Energy can be stored; power is an instantaneous measure. Energy can change its form; power cannot. To oversimplify, energy is the potential and power is the output. A thorium atom has a certain amount of energy stored within it. The rate of power output of a nuclear plant is usually measured in megawatts: a thousand-megawatt reactor, for example. The amount of energy actually released in a nuclear reactor is called the burnup. As I will show, the burnup achieved in thorium reactors is much higher than that of uranium. This is a major reason why thorium is such a better nuclear fuel than uranium.

I use “power” and “energy” in this book mostly according to their original meanings. The confusion of the two in the popular mind, though, leads to some misconceptions that affect our ideas about, and our policy toward, energy and power. We don’t have an energy crisis. We have a power crisis. There is plenty of energy on Earth—streaming down from the sun, stored in deep geothermal reservoirs, packed into thorium atoms—to power human society effectively forever. The crisis lies in turning it into power—creating an output that can do work. Oil and coal, lying relatively close to the surface, easy to burn, with a high energy content by volume, were the easy sources to develop. With them we embarked on the Industrial Revolution, brought light and air-conditioning to millions of people around the world, fashioned a mobile car-based society, went to the moon and back, and built gleaming cities of skyscrapers where lights burn 24 hours a day. Now comes the hard part.

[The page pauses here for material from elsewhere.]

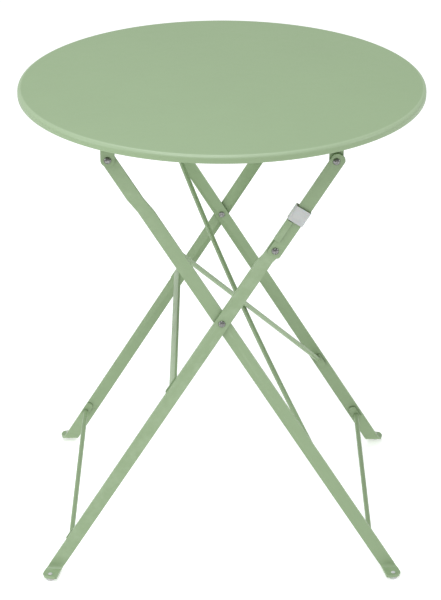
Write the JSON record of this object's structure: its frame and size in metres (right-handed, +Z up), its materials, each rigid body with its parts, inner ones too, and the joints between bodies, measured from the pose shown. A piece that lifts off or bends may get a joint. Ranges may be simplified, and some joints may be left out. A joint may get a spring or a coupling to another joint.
{
  "type": "folding bistro table",
  "caption": "Round folding bistro table in green strip and sheet steel on crossed legs, with break links and a slide-down lock ring.",
  "frame": {"origin": "on the floor under the middle of the round top", "axes": "+Z up; +Y to the back, along the leg pivots; the front face with the lock ring looks to -Y; +X to the right, towards the break links"},
  "size_m": [0.6, 0.6, 0.71],
  "materials": {
    "painted_steel": "sage green powder coat, low satin, fine orange peel",
    "white_plastic": "moulded, matt",
    "rivet_steel": "formed heads, dull",
    "grey_plastic": "moulded, matt"
  },
  "bodies": {
    "inner_frame": {"inner_leg_front": "painted_steel", "inner_leg_rear": "painted_steel", "brace_rod_straight": "painted_steel", "brace_rod_bowed": "painted_steel", "inner_foot_rod": "painted_steel", "inner_foot_pad_front": "grey_plastic", "inner_foot_pad_rear": "grey_plastic", "crossing_rivet_front": "rivet_steel", "crossing_rivet_rear": "rivet_steel", "inner_leg_rivet_front": "rivet_steel", "inner_leg_rivet_rear": "rivet_steel"},
    "outer_frame": {"outer_leg_front": "painted_steel", "outer_leg_rear": "painted_steel", "outer_cross_bar": "painted_steel", "outer_foot_rod": "painted_steel", "outer_foot_pad_front": "grey_plastic", "outer_foot_pad_rear": "grey_plastic", "link_rivet_front": "rivet_steel", "link_rivet_rear": "rivet_steel"},
    "front_link": {"break_link_front": "painted_steel"},
    "rear_link": {"break_link_rear": "painted_steel"},
    "top": {"table_top": "painted_steel", "left_rail": "painted_steel", "right_rail": "painted_steel", "right_ear_rivet_front": "rivet_steel", "right_ear_rivet_rear": "rivet_steel", "left_ear_rivet_front": "rivet_steel", "left_ear_rivet_rear": "rivet_steel"},
    "ring": {"lock_ring": "white_plastic"}
  },
  "joints": [
    {"name": "leg_fold", "type": "hinge", "parent": "inner_frame", "child": "outer_frame", "pos_m": [0, 0, 0.4165], "axis": [0, -1, 0], "range_deg": [0, 60]},
    {"name": "front_link_turn", "type": "hinge", "parent": "outer_frame", "child": "front_link", "pos_m": [0.07523, -0.2235, 0.53786], "axis": [0, 1, 0], "range_deg": [0, 167]},
    {"name": "rear_link_turn", "type": "hinge", "parent": "outer_frame", "child": "rear_link", "pos_m": [0.07523, 0.2235, 0.53786], "axis": [0, 1, 0], "range_deg": [0, 167]},
    {"name": "top_turn", "type": "hinge", "parent": "front_link", "child": "top", "pos_m": [0.159, 0, 0.673], "axis": [0, -1, 0], "range_deg": [0, 55.1]},
    {"name": "ring_slide", "type": "slide", "parent": "front_link", "child": "ring", "axis": [0.5269, 0, 0.8499], "range_m": [-0.024, 0]}
  ],
  "couplings": [
    {"joint": "front_link_turn", "follows": "leg_fold", "ratio": 2.7814},
    {"joint": "rear_link_turn", "follows": "leg_fold", "ratio": 2.7814},
    {"joint": "top_turn", "follows": "leg_fold", "ratio": 0.91709}
  ]
}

The choices we have to make are not easy ones. Thorium is no panacea, but of all the energy sources on Earth, it is the most abundant, most readily available, cleanest, and safest. We can’t afford not to develop it. We also can’t afford to continue making power choices based on politics, ignorance, pseudoscience, and the dominance of the rich over the poor. At its core this book is not just about a wondrous element that has the potential to solve our power crisis. It’s about the choices we make as a society.